**INFORMATION SHOWN**
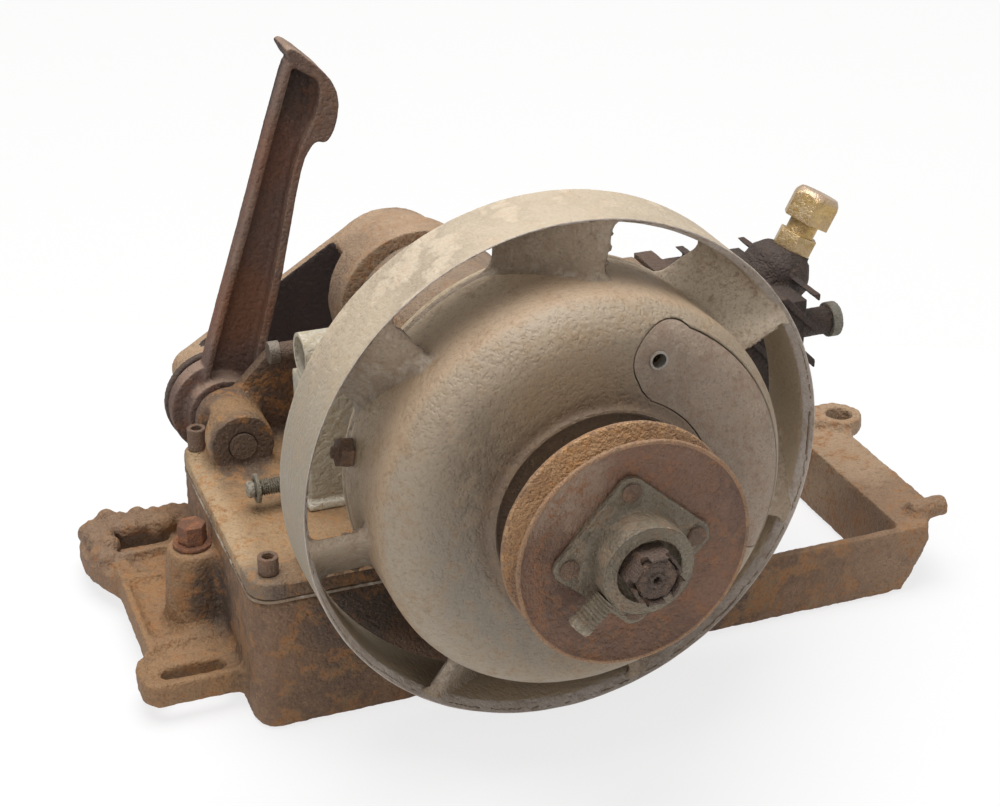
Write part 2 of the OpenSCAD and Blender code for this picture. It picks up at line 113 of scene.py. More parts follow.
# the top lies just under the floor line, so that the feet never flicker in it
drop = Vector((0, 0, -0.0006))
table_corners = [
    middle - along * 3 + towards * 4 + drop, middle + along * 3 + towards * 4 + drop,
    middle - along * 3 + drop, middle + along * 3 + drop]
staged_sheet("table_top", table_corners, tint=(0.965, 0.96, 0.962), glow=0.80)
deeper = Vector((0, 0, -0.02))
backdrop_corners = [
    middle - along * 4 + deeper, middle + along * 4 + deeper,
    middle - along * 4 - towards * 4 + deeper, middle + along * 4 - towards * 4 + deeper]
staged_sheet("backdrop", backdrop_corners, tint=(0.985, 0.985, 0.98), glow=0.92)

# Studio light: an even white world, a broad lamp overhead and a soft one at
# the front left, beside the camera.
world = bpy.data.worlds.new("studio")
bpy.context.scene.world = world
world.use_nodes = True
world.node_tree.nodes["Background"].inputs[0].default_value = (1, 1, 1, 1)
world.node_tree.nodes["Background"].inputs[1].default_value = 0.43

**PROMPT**
All the data must be duplicated exactly, with nothing added or removed.

**ANSWER TO THIS EXERCISE**
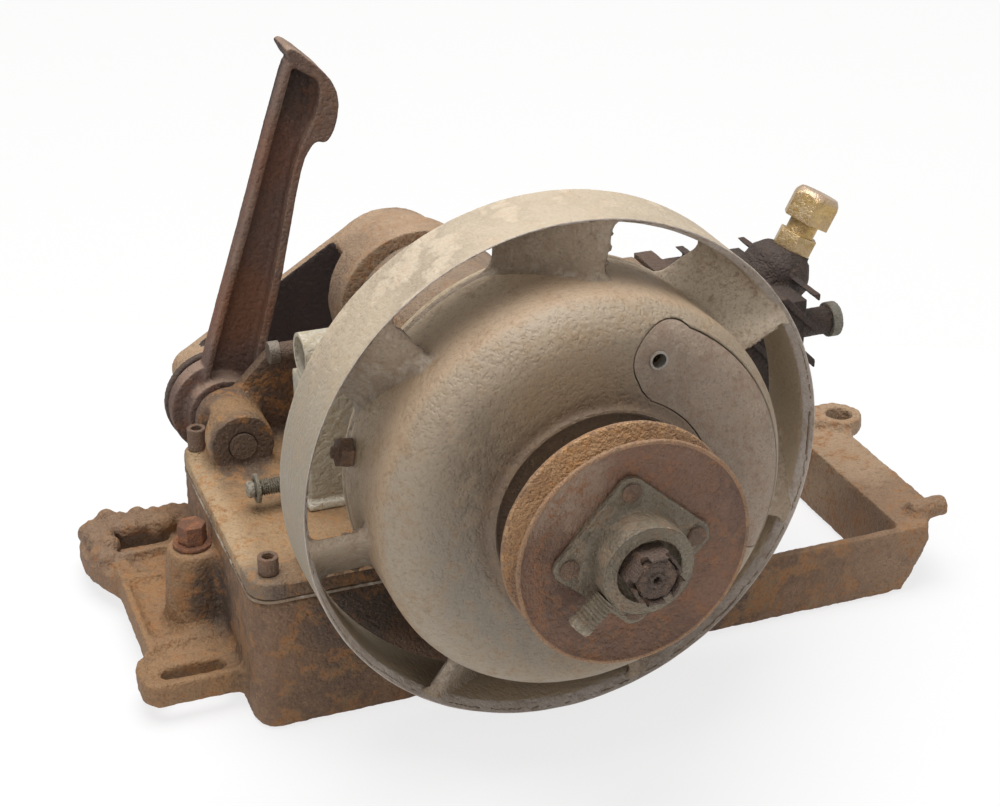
Write part 2 of the OpenSCAD and Blender code for this picture. It picks up at line 113 of scene.py. More parts follow.
# the top lies just under the floor line, so that the feet never flicker in it
drop = Vector((0, 0, -0.0006))
table_corners = [
    middle - along * 3 + towards * 4 + drop, middle + along * 3 + towards * 4 + drop,
    middle - along * 3 + drop, middle + along * 3 + drop]
staged_sheet("table_top", table_corners, tint=(0.965, 0.96, 0.962), glow=0.80)
deeper = Vector((0, 0, -0.02))
backdrop_corners = [
    middle - along * 4 + deeper, middle + along * 4 + deeper,
    middle - along * 4 - towards * 4 + deeper, middle + along * 4 - towards * 4 + deeper]
staged_sheet("backdrop", backdrop_corners, tint=(0.985, 0.985, 0.98), glow=0.92)

# Studio light: an even white world, a broad lamp overhead and a soft one at
# the front left, beside the camera.
world = bpy.data.worlds.new("studio")
bpy.context.scene.world = world
world.use_nodes = True
world.node_tree.nodes["Background"].inputs[0].default_value = (1, 1, 1, 1)
world.node_tree.nodes["Background"].inputs[1].default_value = 0.43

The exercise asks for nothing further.